As an Asian who has lived in the West for a long time, I have a soft spot for western desserts. As much as I like classic flavours like vanilla, chocolate, coffee and butter, I absolutely adore Asian-inspired western desserts. Most Asians are familiar with ice cream flavours like black sesame, red beans, or even tofu. In these East-meets-West creations, the texture is still western, but the flavour is unmistakably Asian. The one flavour that has really taken off in the West, however, has got to be matcha (Japanese green tea). Many westerns enjoy matcha ice cream (even Häagen-Dazs produces it!) as much as coffee or vanilla ice cream, and desserts like matcha biscuits, matcha crème brûlée, and matcha opera cake are popping up everywhere.


Apart from the appealing colour it lends to desserts, matcha is full of healthy antioxidants and helps balance excessive acidity in our diets. However, I find most matcha-flavoured desserts created by western recipe writers way too light-handed - kind of like how Asian recipe writers tend to be unforgivably stingy with the amounts of chocolate they use in chocolate desserts. I suppose something like matcha or chocolate has to be in your culture for a long time for a people to be brought up with it and therefore appreciate the assertive flavours that may seem overwhelming at first.

Friday, 28 September 2012

Food blogging and flourless chocolate torte

I'm a bit apprehensive writing this first post. Even though I love food and give it a lot of thought every day, it's something else when you have to write about it, let alone starting a blog! However, the idea of starting a blog to document (as it were) what I cook and bake has been germinating in my mind for some time. Since there's no better time to embark on it than now, I'm sharing a flourless chocolate torte recipe as the first post of my blog.

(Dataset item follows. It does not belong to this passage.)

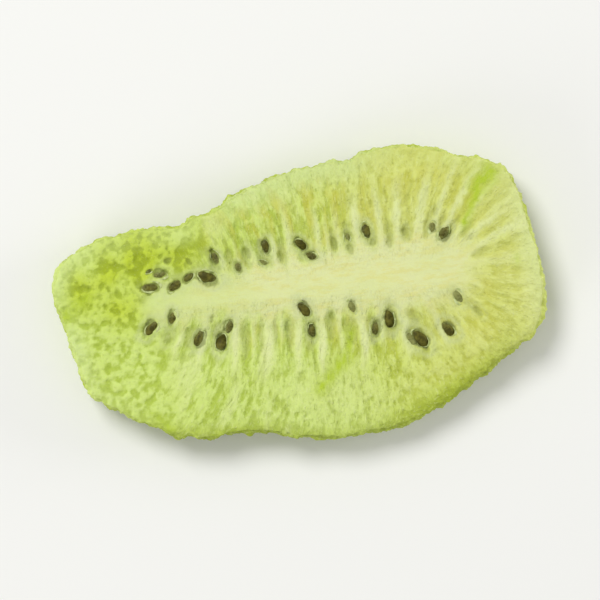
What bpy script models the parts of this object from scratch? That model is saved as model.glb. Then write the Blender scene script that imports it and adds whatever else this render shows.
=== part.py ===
"""Freeze-dried kiwi slice: one lengthwise cut through a peeled kiwi, dried to a light, puffed crisp.

The slice is one solid. Its core lies along X and the cut face that shows is up. It rests at z = 0 on the
flat middle of its underside, and the origin is on that flat, below the middle of the slice.
The working sizes are in millimetres and become metres when the points are written.
"""

import math

import bmesh
import bpy
import numpy as np
from mathutils import Vector

NAME = "kiwi_slice"
COLLECTION = "freeze_dried_kiwi_slice"
METRES = 0.001

# Outline seen from above, anticlockwise from the tip of the right end. The short steps are where the
# peeler's flats meet, and the small bumps are where the edge has frayed.
OUTLINE = (
    (27.9, -2.8), (27.7, 1.6), (26.9, 6.6), (25.8, 11.0), (23.8, 13.2), (20.2, 14.1), (18.6, 14.9),
    (15.6, 15.9), (12.2, 16.3), (9.6, 16.0), (8.4, 15.6), (7.1, 15.0), (5.8, 15.4), (3.4, 15.1),
    (0.6, 14.9), (-2.3, 14.2), (-4.4, 13.5), (-6.5, 12.8), (-7.9, 11.8), (-9.2, 11.2), (-10.9, 11.2),
    (-12.6, 10.3), (-15.0, 10.3), (-17.4, 10.4), (-20.1, 9.9), (-22.6, 9.6), (-26.2, 7.8),
    (-27.9, 4.4), (-27.3, 1.4), (-27.2, 0.4), (-26.6, -1.9), (-25.7, -5.4), (-24.8, -8.2),
    (-20.2, -11.4), (-17.8, -12.5), (-16.4, -13.7), (-14.4, -14.0), (-12.8, -14.4), (-9.0, -14.3),
    (-5.2, -14.7), (-1.6, -15.7), (3.4, -16.2), (8.8, -15.9), (13.2, -14.7), (18.0, -12.3),
    (23.2, -8.9), (26.6, -6.4),
)
SPLINE_STEPS = 12
HALF_LENGTH = 27.9

# Heights of the cut face and of the slow bend of the whole slice, and the curl of the underside
THICKNESS = 5.6
WEDGE = 0.35
END_LIFT = 0.35
SIDE_SAG = 0.35
END_CURL = 0.75
SIDE_CURL = 0.35
CURL_START = 0.56

# Core: a blunt bar of paler flesh that tapers to the left
CORE_LEFT = -15.8
CORE_RIGHT = 16.4
CORE_Y = 1.6
CORE_HALF_WIDTH_LEFT = 1.2
CORE_HALF_WIDTH_RIGHT = 3.1
CORE_CROWN = 0.1
CORE_INNER_EDGE = -2.0
CORE_OUTER_EDGE = 1.5

# Hollow ring where the seeds sit, lost towards the left end, and the puffed flesh outside it
HOLLOW_DEPTH = 0.24
HOLLOW_FROM_CORE = 3.0
HOLLOW_SPREAD = 2.6
HOLLOW_GONE = -19.0
HOLLOW_FULL = -11.0
PUFF_HEIGHT = 0.2
PUFF_INSIDE_EDGE = 4.2
PUFF_SPREAD = 2.6

# Rounded edge: narrow almost all round, and a broad shoulder at the lower right
SHOULDER = 0.95
BROAD_SHOULDER = 3.2
BROAD_SHOULDER_ANGLE = math.radians(-40)
BROAD_SHOULDER_SPREAD = math.radians(27)
BROAD_SHOULDER_DROP = 0.8
DROP_START = 0.55
FOOT_INSET = 1.4
EDGE_SQUARENESS = 0.6

# Steps of the surface: round the outline, and from the middle of the top to the middle of the underside
RAYS = 120
FACE_RINGS = 16
RIM_RINGS = 8
FOOT_RINGS = 10
RINGS = FACE_RINGS + RIM_RINGS + FOOT_RINGS

FLESH_COLOR = (0.52, 0.68, 0.17, 1.0)
FLESH_ROUGHNESS = 0.9


def smooth_step(low, high, value):
    """Rise smoothly from 0 at low to 1 at high."""
    share = min(max((value - low) / (high - low), 0.0), 1.0)
    return share * share * (3.0 - 2.0 * share)


def bell(distance, spread):
    """A bump of height 1 that fades over spread."""
    return math.exp(-(distance / spread) ** 2)


def closed_spline(points, steps):
    """Catmull-Rom points through a closed outline."""
    knots = np.array(points)
    before = np.roll(knots, 1, axis=0)
    after = np.roll(knots, -1, axis=0)
    beyond = np.roll(knots, -2, axis=0)
    curve = []
    for share in np.arange(steps) / steps:
        linear = (after - before) * share
        square = (2.0 * before - 5.0 * knots + 4.0 * after - beyond) * share**2
        cube = (3.0 * (knots - after) + beyond - before) * share**3
        curve.append(knots + 0.5 * (linear + square + cube))
    return np.stack(curve, axis=1).reshape(-1, 2)


def outline_table():
    """Angles and radii of the outline about the origin, sorted by angle."""
    curve = closed_spline(OUTLINE, SPLINE_STEPS)
    angles = np.arctan2(curve[:, 1], curve[:, 0])
    order = np.argsort(angles)
    return angles[order], np.hypot(curve[:, 0], curve[:, 1])[order]


OUTLINE_ANGLES, OUTLINE_RADII = outline_table()


def outline_radius(angle):
    return float(np.interp(angle, OUTLINE_ANGLES, OUTLINE_RADII, period=2.0 * math.pi))


def shoulder_share(angle):
    """How much of the broad shoulder is present in this direction."""
    return bell(angle - BROAD_SHOULDER_ANGLE, BROAD_SHOULDER_SPREAD)


def shoulder_width(angle):
    return SHOULDER + BROAD_SHOULDER * shoulder_share(angle)


def distance_from_core(x, y):
    """Distance outside the core's edge, negative inside it."""
    nearest = min(max(x, CORE_LEFT), CORE_RIGHT)
    along = (nearest - CORE_LEFT) / (CORE_RIGHT - CORE_LEFT)
    half_width = CORE_HALF_WIDTH_LEFT + (CORE_HALF_WIDTH_RIGHT - CORE_HALF_WIDTH_LEFT) * along
    return math.hypot(x - nearest, y - CORE_Y) - half_width


def warp(x, y, edge):
    """The slow bend of the whole slice: ends lifted, long sides let down, right end thicker."""
    ends = END_LIFT * (x / edge) ** 2
    sides = SIDE_SAG * smooth_step(0.0, 1.0, abs(y) / edge)
    return ends - sides + WEDGE * x / HALF_LENGTH


def face_height(x, y, angle):
    """Height of the cut face: crowned core, hollow seed ring, puffed border and sloping shoulder."""
    edge = outline_radius(angle)
    reach = math.hypot(x, y)
    outside_core = distance_from_core(x, y)
    core = CORE_CROWN * (1.0 - smooth_step(CORE_INNER_EDGE, CORE_OUTER_EDGE, outside_core))
    hollow = HOLLOW_DEPTH * bell(outside_core - HOLLOW_FROM_CORE, HOLLOW_SPREAD)
    hollow *= smooth_step(HOLLOW_GONE, HOLLOW_FULL, x)
    puff = PUFF_HEIGHT * bell(edge - reach - PUFF_INSIDE_EDGE, PUFF_SPREAD)
    drop = BROAD_SHOULDER_DROP * shoulder_share(angle) * smooth_step(DROP_START, 1.0, reach / edge)
    return THICKNESS + warp(x, y, edge) + core - hollow + puff - drop


def foot_height(angle, share):
    """Height of the underside: flat in the middle, curling up towards the edge and most at the ends."""
    curl = SIDE_CURL + (END_CURL - SIDE_CURL) * math.cos(angle) ** 2
    return curl * smooth_step(CURL_START, 1.0, share)


def face_point(angle, share):
    reach = share * (outline_radius(angle) - shoulder_width(angle))
    x = reach * math.cos(angle)
    y = reach * math.sin(angle)
    return Vector((x, y, face_height(x, y, angle)))


def foot_point(angle, share):
    reach = share * (outline_radius(angle) - FOOT_INSET)
    return Vector((reach * math.cos(angle), reach * math.sin(angle), foot_height(angle, share)))


def rim_point(angle, share):
    """Round the edge from the cut face to the underside, squarer than a half circle."""
    turn = math.pi * share
    top = face_point(angle, 1.0)
    foot = foot_point(angle, 1.0)
    inset = shoulder_width(angle) if share < 0.5 else FOOT_INSET
    reach = outline_radius(angle) - inset * (1.0 - abs(math.sin(turn)) ** EDGE_SQUARENESS)
    rise = math.copysign(abs(math.cos(turn)) ** EDGE_SQUARENESS, math.cos(turn))
    height = foot.z + (top.z - foot.z) * 0.5 * (1.0 + rise)
    return Vector((reach * math.cos(angle), reach * math.sin(angle), height))


def slice_point(direction):
    """Where a point of the unit sphere goes on the slice."""
    angle = math.atan2(direction.y, direction.x)
    ring = round(math.acos(min(max(direction.z, -1.0), 1.0)) / math.pi * RINGS)
    if ring <= FACE_RINGS:
        return face_point(angle, ring / FACE_RINGS)
    if ring <= FACE_RINGS + RIM_RINGS:
        return rim_point(angle, (ring - FACE_RINGS) / RIM_RINGS)
    return foot_point(angle, (RINGS - ring) / FOOT_RINGS)


def centre_on_origin(shape):
    """Put the middle of the slice's length and width over the origin."""
    for axis in (0, 1):
        places = [vertex.co[axis] for vertex in shape.verts]
        middle = 0.5 * (min(places) + max(places))
        for vertex in shape.verts:
            vertex.co[axis] -= middle


def slice_mesh():
    """A sphere drawn out into the slice, one ring and one ray at a time."""
    shape = bmesh.new()
    bmesh.ops.create_uvsphere(shape, u_segments=RAYS, v_segments=RINGS, radius=1.0)
    for vertex in shape.verts:
        vertex.co = slice_point(vertex.co) * METRES
    centre_on_origin(shape)
    bmesh.ops.recalc_face_normals(shape, faces=shape.faces)
    mesh = bpy.data.meshes.new(NAME)
    shape.to_mesh(mesh)
    shape.free()
    return mesh


def flesh_material():
    material = bpy.data.materials.new("flesh")
    material.use_nodes = True
    shader = material.node_tree.nodes["Principled BSDF"]
    shader.inputs["Base Color"].default_value = FLESH_COLOR
    shader.inputs["Roughness"].default_value = FLESH_ROUGHNESS
    shader.inputs["Metallic"].default_value = 0.0
    return material


def clear_scene():
    for thing in list(bpy.data.objects):
        bpy.data.objects.remove(thing, do_unlink=True)


def build():
    clear_scene()
    collection = bpy.data.collections.new(COLLECTION)
    bpy.context.scene.collection.children.link(collection)
    mesh = slice_mesh()
    mesh.materials.append(flesh_material())
    mesh.shade_smooth()
    collection.objects.link(bpy.data.objects.new(NAME, mesh))


build()
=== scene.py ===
import math
import random
from types import SimpleNamespace

import bmesh
import bpy
import numpy as np
from mathutils import Matrix, Vector, noise
from mathutils.bvhtree import BVHTree
from mathutils.kdtree import KDTree


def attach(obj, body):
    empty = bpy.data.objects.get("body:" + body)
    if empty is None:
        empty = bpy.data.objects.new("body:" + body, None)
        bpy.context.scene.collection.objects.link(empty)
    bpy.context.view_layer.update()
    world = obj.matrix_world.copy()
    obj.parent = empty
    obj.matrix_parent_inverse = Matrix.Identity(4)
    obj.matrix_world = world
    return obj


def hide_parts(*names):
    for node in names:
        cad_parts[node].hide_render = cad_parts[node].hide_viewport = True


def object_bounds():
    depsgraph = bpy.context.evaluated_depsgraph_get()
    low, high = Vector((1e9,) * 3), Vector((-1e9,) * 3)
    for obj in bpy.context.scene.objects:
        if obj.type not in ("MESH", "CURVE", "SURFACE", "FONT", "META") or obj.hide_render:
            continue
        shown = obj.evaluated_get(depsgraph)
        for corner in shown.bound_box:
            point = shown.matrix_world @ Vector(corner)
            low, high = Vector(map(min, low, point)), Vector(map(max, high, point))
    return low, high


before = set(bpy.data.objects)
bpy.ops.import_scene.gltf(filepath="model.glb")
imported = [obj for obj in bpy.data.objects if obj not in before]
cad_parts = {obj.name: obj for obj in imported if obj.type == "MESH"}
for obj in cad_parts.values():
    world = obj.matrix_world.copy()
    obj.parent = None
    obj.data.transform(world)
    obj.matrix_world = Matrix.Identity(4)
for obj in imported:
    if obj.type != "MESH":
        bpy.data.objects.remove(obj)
cad_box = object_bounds()

# A freeze-dried kiwi slice. Working sizes are in millimetres in the frame of the CAD solid: X runs along the
# core, Y across the slice and Z up out of the cut face. METRES turns them into the scene's metres.
METRES = 0.001
NODE = "kiwi_slice"

# The core, as in the CAD solid: a blunt bar of paler flesh that tapers to the left.
CORE_LEFT = -15.8
CORE_RIGHT = 16.4
CORE_Y = 1.6
CORE_HALF_WIDTH_LEFT = 1.2
CORE_HALF_WIDTH_RIGHT = 3.1

# Rays leave the core square to it at RAY_MIDDLE and fan out towards both ends, like hyperbolas with
# their foci at the two ends of the fruit's axis. Stations are measured on the ellipse STATION_REACH out.
RAY_MIDDLE = 10.0
RAY_FOCUS_LEFT = -16.8
RAY_FOCUS_RIGHT = 19.0
STATION_REACH = 4.0
STATION_STEPS = 1440

# Noise drawn out along the rays is this much finer where they spread.
TIGHTER = 2.3

# Every noise is moved to its own place by its seed, and raised to about -1 to 1.
NOISE_SHIFT = np.array((17.3, 5.7, 11.9))
NOISE_GAIN = 1.6

# Flesh mesh
VOXEL = 0.199
MERGE_DISTANCE = 1e-7
SOFTENING = 0.5
SOFTENING_PASSES = 4
LIMIT_BAND = 0.35


# ---------------- fields over the slice


def smooth_step(low, high, value):
    """0 up to low, 1 from high on and smooth between them."""
    share = np.clip((value - low) / (high - low), 0.0, 1.0)
    return share * share * (3.0 - 2.0 * share)


def bell(distance, spread):
    """1 in the middle, and about a third at a distance of spread."""
    return np.exp(-((distance / spread) ** 2))


def noise_at(points, scale, seed):
    """Smooth noise of about -1 to 1, with features of about 1/scale millimetres."""
    shifted = np.asarray(points) * scale + seed * NOISE_SHIFT
    return np.array([noise.noise(place) for place in shifted.tolist()]) * NOISE_GAIN


def layered(points, layers):
    """Sum of several noises, each given as its strength, scale and seed."""
    return sum(strength * noise_at(points, scale, seed) for strength, scale, seed in layers)


def blend(weights, layers):
    """Sum of the named layers, each times its weight."""
    return sum(weight * layers[name] for name, weight in weights.items())


def patch(x, y, middle_x, middle_y, stretch, spread):
    """A soft oval patch: 1 in its middle, and stretch times as long as it is wide."""
    return bell(np.hypot((x - middle_x) / stretch, y - middle_y), spread)


def half_spans(x):
    """Distance from the middle ray to the focus on the same side."""
    return np.where(x < RAY_MIDDLE, RAY_MIDDLE - RAY_FOCUS_LEFT, RAY_FOCUS_RIGHT - RAY_MIDDLE)


def ray_angle(x, y):
    """Elliptic angle about the core's axis: the same all along one ray."""
    plane = ((x - RAY_MIDDLE) + 1j * (y - CORE_Y)) / half_spans(x)
    return np.arccosh(plane.astype(complex)).imag


def station_table():
    """Lengths along the ellipse STATION_REACH out from the core's axis, by ray angle."""
    angles = np.linspace(-math.pi, math.pi, STATION_STEPS + 1)
    half_span = half_spans(RAY_MIDDLE + np.cos(angles))
    x = np.hypot(half_span, STATION_REACH) * np.cos(angles)
    y = STATION_REACH * np.sin(angles)
    lengths = np.hypot(np.diff(x), np.diff(y))
    return angles, np.concatenate(([0.0], np.cumsum(lengths)))


RAY_ANGLES, RAY_STATIONS = station_table()
RING_LENGTH = float(RAY_STATIONS[-1])


def station_at(x, y):
    """Place round the core, in millimetres, that stays the same all along one ray."""
    return np.interp(ray_angle(np.asarray(x, float), np.asarray(y, float)), RAY_ANGLES, RAY_STATIONS)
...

For those who know me, I'm a shameless chocoholic. I love chocolate in all its myriad forms - chocolate bar, truffles, ice cream, mousse, cake, hot chocolate - so long as it is made with a good high-percentage chocolate, rather than the milky stuff known to most people as 'chocolate'. I'm kind of a loner among my friends in this respect since most of them find real chocolate too bitter - and in some cases even too acidic. I've therefore secretly made a list in my head dividing my friends into for and against-chocolate camps so that I know who to share my chocolate creations with! lol

Compared to fancy desserts like a frosted chocolate layer cake or chocolate cookies, a flourless chocolate torte showcases the qualities that make chocolate a 'food of the Gods': the voluptuously melting mouth-feel, the earthy aromas, and the indefinably enticing flavours. The plurals here are important I think, since we are blessed with so many fine chooclates from so many chocolatiers worldwide, and each chocolate bar has its own distinct flavours and aromas that there's really no such thing as a 'common chocolate taste'. Mass-produced chocolates of course do have a flat, familiar flavour that most people associate with chocolate, but there's just so much more to the humble cocoa bean!

In something as 'basic' as a chocolate torte, there's not much to mask the flavours of a high-quality chocolate that you have chosen. Most recipes call for chocolate (a hefty amount, of course), eggs, butter and sugar. That's it. For my version, I have also included some espresso to complement the flavour (chocolate and coffee have synergistic powers!) as well as some whipped cream to keep the cake moist. I learnt this secret to a moist flourless chocolate torte from Shirley Corriher's Bakewise: apparently the milk solids in cream partially interfere with the setting of the batter and therefore the torte would end up moister. I've also kept sugar to a minimum so that all you taste is the unadulterated taste of pure chocolate. There's no butter in this recipe so it's relatively low-fat. Strictly for chocolate lovers!